What type of pressure packages does New England bring?

Well, if the past is any indication, we should expect the unexpected. They're going to Rolodex things. They're going to test the water, they always do. They'll jump from three-down fronts to four-down fronts. They'll drop people on third-down and rush two or three. They'll bring people and they'll do all those things early in the football game to kind of test the waters and then they'll proceed from there.

Did what (Bill) Belichick say about your team last year affect your opinion of him?

Not at all. Like I said a year ago, what he said in regards to my football team is irrelevant to me. What he says of course is relevant to a lot of people in this industry because he is who he is, but for me personally when he's talking about my team, irrelevant.

Did that game affect Anthony Smith's career?

You'd have to ask Anthony that. I'm not going to use that game as a turning point or bench mark for anyone or anybody.

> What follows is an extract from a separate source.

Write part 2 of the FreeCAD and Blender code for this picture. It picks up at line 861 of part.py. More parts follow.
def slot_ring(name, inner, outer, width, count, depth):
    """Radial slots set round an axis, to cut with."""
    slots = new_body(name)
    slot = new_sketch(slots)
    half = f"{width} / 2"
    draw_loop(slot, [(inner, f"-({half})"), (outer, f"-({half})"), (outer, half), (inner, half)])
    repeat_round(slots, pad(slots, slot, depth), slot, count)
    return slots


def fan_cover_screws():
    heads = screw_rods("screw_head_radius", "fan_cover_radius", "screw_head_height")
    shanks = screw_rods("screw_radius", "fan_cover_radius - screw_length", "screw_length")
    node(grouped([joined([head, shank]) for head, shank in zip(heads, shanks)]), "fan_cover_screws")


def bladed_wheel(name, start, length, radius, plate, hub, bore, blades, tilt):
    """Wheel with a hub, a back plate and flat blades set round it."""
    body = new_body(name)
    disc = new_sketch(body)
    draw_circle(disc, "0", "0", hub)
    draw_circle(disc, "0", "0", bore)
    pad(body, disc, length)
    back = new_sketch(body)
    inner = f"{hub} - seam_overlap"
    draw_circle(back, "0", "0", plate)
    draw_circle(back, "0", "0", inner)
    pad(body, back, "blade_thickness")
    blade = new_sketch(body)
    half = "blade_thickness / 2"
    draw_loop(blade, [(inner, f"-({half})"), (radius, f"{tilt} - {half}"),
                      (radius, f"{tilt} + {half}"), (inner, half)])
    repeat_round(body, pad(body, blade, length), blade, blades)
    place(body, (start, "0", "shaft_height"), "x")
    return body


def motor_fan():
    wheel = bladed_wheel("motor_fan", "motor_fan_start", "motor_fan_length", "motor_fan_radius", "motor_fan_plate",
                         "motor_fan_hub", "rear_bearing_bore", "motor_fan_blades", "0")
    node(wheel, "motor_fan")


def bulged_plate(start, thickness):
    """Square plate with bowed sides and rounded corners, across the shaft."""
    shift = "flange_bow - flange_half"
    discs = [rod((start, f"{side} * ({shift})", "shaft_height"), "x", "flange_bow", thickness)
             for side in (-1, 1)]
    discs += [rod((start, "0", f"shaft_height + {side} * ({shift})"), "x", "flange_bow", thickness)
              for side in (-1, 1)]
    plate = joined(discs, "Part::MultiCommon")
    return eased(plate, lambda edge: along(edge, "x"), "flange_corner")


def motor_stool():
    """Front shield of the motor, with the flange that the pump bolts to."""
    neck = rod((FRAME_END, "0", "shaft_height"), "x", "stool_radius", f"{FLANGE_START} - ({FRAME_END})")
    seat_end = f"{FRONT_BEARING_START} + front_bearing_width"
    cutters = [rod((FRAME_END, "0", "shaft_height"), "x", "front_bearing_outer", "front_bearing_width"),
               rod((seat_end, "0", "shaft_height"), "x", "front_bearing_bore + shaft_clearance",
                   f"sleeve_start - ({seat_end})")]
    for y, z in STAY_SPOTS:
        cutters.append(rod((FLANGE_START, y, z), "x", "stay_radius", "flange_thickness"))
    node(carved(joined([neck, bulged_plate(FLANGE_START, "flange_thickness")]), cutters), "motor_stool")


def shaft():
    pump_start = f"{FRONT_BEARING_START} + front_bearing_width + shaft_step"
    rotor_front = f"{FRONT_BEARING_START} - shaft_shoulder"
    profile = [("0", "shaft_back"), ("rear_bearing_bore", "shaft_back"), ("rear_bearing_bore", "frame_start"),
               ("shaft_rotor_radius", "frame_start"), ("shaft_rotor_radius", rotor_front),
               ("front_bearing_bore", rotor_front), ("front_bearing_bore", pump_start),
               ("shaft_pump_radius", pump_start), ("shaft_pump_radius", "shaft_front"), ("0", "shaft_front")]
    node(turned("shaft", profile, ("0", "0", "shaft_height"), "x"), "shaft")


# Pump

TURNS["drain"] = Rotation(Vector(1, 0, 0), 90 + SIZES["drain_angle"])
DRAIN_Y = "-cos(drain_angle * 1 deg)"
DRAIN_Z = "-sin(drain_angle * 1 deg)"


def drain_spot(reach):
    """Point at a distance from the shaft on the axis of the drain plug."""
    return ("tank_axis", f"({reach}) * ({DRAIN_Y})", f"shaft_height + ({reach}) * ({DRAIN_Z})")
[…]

His career is his career.

Does it surprise you that they're still good with the injuries especially the loss of Tom Brady?

No, part of you would like to hope that if we'd sustain that kind of injury that we'd be capable of what they're doing. That's what good teams do. And that's why they're good teams.

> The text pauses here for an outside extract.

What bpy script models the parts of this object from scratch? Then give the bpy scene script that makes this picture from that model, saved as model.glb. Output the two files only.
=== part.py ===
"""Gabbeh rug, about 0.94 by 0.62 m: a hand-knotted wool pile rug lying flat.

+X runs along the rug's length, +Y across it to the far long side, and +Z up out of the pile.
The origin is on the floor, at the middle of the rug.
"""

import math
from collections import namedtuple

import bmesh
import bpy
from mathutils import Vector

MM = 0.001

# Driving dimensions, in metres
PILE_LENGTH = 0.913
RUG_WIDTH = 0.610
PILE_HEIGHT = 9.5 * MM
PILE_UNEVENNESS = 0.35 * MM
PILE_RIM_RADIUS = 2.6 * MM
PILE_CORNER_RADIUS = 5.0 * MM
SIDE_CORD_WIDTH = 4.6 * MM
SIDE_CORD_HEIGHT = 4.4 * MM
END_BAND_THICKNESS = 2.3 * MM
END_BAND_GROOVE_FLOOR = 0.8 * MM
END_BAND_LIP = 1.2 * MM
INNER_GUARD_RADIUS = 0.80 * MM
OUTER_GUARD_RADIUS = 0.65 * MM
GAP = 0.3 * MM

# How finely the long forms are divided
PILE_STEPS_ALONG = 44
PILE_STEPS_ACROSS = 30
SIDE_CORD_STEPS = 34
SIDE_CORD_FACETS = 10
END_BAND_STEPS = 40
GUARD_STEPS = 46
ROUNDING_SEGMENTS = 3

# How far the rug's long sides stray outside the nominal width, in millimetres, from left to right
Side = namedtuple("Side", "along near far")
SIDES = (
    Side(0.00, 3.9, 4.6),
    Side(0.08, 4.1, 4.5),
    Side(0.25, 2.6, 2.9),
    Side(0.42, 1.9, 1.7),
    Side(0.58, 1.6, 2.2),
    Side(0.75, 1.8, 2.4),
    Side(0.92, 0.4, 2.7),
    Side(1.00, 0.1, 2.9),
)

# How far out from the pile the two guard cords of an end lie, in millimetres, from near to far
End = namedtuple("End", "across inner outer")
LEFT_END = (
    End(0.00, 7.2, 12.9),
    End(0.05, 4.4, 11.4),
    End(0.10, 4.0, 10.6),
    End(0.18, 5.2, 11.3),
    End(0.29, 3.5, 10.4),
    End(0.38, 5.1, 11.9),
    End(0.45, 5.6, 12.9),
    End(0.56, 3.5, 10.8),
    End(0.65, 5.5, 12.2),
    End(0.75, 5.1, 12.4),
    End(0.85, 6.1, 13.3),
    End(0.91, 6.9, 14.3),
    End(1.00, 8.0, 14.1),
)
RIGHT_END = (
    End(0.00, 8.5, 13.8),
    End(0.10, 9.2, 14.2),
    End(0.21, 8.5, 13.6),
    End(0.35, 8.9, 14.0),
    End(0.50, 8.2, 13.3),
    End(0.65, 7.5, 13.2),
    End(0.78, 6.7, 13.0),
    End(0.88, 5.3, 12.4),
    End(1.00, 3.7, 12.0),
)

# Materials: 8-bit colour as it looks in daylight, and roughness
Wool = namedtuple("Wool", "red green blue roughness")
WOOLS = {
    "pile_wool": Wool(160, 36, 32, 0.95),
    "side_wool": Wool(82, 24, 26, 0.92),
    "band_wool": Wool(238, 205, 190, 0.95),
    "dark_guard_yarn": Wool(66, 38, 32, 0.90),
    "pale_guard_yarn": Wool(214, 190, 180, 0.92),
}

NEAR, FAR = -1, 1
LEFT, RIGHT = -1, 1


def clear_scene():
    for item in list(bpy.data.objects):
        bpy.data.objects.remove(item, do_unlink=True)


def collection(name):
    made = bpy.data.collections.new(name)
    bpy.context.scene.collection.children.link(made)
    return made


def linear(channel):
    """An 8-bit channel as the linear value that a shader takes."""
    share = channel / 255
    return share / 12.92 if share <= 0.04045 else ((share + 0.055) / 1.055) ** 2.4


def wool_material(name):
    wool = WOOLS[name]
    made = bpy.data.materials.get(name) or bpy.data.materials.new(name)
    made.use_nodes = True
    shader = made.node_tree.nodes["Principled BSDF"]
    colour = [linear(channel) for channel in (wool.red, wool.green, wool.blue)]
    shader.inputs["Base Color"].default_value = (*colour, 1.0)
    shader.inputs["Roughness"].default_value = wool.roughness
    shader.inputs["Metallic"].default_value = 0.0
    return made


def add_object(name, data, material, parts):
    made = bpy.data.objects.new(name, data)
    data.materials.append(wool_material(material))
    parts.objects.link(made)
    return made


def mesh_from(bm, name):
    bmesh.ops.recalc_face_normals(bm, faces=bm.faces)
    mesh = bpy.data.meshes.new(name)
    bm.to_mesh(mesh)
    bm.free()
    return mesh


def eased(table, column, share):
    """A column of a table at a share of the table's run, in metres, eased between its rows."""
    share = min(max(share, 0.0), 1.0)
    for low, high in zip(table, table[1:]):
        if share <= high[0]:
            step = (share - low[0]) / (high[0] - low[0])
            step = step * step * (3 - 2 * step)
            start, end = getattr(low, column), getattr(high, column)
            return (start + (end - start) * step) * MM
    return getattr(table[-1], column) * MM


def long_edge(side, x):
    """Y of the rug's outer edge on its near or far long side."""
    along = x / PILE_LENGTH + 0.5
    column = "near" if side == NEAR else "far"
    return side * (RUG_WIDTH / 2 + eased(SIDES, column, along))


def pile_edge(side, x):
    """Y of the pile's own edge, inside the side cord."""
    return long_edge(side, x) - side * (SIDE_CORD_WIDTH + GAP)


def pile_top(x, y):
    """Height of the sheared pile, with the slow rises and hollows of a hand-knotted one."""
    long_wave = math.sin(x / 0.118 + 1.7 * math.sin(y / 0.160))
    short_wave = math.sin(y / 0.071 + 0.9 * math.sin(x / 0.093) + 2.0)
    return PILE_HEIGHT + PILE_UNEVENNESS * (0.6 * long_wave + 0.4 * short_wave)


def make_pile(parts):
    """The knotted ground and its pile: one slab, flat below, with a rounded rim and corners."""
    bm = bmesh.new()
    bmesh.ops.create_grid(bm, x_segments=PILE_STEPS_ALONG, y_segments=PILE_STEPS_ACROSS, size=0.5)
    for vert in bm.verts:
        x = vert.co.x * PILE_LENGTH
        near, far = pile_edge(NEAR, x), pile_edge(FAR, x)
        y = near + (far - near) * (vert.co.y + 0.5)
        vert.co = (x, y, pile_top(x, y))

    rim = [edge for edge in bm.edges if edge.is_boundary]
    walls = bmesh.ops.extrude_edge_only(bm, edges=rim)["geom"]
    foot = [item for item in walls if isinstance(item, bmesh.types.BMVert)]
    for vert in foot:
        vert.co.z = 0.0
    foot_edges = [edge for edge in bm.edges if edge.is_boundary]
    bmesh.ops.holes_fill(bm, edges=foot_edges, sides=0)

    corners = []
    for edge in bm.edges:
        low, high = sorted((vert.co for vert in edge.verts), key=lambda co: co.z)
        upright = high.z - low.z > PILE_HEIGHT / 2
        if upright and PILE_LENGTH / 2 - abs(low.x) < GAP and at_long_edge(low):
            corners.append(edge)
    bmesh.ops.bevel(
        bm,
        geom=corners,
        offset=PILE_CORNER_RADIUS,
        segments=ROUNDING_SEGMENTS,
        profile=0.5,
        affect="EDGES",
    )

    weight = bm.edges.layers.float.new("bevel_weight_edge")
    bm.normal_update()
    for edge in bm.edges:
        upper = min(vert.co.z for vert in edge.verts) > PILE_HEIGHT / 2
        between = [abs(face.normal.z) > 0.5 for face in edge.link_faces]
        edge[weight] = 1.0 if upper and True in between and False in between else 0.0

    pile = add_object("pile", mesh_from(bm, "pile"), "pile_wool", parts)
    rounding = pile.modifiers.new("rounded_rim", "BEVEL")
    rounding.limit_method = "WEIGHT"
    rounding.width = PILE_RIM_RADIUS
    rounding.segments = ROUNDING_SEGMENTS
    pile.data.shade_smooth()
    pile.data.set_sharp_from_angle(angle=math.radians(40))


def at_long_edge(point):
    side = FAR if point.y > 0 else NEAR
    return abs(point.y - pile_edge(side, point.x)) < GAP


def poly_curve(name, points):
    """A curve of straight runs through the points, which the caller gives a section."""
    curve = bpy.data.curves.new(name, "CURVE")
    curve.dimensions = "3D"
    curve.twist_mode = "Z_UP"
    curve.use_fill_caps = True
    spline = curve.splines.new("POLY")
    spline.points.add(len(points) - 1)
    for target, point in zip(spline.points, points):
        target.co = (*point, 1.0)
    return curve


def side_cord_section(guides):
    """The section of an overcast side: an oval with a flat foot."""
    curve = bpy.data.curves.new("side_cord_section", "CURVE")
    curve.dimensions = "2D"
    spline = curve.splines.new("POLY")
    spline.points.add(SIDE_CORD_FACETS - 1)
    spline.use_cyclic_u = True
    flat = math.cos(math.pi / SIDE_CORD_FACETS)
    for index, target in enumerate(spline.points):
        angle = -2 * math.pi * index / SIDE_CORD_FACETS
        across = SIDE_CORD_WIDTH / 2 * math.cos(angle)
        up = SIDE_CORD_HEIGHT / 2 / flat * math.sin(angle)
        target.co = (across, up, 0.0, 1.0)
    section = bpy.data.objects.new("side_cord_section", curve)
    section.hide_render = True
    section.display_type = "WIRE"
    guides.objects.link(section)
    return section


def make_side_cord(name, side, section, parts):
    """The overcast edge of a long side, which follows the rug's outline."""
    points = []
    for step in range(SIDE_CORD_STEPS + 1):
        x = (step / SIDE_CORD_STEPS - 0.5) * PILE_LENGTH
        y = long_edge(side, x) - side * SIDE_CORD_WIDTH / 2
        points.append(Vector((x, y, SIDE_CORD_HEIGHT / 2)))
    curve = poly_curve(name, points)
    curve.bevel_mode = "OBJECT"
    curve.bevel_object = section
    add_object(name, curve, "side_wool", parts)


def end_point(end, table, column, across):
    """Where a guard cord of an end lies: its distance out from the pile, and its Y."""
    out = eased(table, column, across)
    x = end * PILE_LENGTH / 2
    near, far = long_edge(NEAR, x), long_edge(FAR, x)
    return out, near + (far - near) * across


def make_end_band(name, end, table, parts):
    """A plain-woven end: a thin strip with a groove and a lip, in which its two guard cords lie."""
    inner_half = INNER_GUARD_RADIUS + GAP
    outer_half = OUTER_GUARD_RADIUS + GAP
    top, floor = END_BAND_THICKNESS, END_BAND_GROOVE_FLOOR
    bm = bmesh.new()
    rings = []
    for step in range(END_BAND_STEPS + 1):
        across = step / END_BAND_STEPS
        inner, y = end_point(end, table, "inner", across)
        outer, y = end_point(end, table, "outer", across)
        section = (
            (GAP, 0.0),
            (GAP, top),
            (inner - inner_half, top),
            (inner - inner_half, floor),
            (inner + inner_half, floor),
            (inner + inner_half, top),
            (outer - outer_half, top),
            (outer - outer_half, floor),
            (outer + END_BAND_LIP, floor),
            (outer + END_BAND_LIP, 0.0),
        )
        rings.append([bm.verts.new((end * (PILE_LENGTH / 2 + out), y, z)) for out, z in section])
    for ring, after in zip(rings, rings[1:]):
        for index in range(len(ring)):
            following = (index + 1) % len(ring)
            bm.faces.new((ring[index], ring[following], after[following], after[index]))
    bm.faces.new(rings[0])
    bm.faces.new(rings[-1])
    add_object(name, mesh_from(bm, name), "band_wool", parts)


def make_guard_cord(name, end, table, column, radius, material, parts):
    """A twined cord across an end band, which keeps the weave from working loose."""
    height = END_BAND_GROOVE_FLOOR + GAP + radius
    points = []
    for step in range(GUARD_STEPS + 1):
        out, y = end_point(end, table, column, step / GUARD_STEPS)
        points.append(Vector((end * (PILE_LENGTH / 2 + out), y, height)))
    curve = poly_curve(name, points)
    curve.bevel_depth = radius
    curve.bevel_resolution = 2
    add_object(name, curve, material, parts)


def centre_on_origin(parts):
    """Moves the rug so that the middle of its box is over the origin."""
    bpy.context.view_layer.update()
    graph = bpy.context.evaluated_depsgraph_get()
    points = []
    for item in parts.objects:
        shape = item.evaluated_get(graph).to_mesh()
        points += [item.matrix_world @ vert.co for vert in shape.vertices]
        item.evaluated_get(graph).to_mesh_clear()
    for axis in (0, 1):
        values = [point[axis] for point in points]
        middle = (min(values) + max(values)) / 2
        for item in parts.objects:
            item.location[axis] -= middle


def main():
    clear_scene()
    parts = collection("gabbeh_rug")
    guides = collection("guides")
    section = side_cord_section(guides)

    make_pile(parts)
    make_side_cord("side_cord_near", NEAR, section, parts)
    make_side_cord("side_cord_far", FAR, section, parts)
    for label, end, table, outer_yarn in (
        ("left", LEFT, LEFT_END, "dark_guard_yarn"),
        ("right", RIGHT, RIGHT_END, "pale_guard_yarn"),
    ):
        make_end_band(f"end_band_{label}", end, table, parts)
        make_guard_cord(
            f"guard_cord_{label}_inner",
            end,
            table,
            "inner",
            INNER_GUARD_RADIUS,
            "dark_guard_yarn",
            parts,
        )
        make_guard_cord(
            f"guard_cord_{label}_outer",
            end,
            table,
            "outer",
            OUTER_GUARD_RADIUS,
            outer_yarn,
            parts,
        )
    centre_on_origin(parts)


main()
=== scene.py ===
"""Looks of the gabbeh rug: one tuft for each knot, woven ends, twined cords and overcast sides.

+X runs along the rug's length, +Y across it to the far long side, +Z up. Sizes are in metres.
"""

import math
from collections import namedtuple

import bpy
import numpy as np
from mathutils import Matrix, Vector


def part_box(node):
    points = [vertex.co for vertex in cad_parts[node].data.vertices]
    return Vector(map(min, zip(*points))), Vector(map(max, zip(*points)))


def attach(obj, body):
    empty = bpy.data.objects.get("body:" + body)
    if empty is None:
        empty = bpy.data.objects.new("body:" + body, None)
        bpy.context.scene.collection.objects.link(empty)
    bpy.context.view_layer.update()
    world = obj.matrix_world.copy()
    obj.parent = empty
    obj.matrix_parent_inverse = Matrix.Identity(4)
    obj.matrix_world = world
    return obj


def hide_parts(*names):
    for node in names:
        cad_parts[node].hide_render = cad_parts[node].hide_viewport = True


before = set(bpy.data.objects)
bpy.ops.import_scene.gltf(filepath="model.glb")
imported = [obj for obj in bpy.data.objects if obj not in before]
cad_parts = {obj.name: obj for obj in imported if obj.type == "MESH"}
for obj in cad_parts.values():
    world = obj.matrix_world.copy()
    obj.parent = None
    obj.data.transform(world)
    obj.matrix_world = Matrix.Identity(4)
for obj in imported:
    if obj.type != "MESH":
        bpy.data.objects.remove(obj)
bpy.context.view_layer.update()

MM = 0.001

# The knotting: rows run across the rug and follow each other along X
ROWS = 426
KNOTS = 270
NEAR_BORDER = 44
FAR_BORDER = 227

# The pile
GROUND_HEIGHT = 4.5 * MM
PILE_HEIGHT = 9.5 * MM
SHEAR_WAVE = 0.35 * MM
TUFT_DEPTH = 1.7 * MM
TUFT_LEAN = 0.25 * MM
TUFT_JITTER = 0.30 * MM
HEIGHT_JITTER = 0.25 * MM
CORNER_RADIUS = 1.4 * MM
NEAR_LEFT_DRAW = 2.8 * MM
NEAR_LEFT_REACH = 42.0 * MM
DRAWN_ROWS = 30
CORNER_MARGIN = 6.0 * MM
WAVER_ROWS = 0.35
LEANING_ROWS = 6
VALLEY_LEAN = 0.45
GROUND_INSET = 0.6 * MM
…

Evaluate your offense's ability to run screen passes.

I don't know if I'd say I was very happy. It's ok. We did alright. It takes a lot to be a very good screen team and that's something that we desire to be and we're a work in progress in that regard. But it's timing as linemen get out front, stand on their feet and identify people getting people blocked. Its backs catching the football. It's backs and quarterbacks finding the alley which to deliver the ball. It's a lot of those things and it looks like we're potentially coming into form in that regard based on last week's performance, but this is a new week. We got new issues, new problems, but hopefully our screen game this week is part of the solution.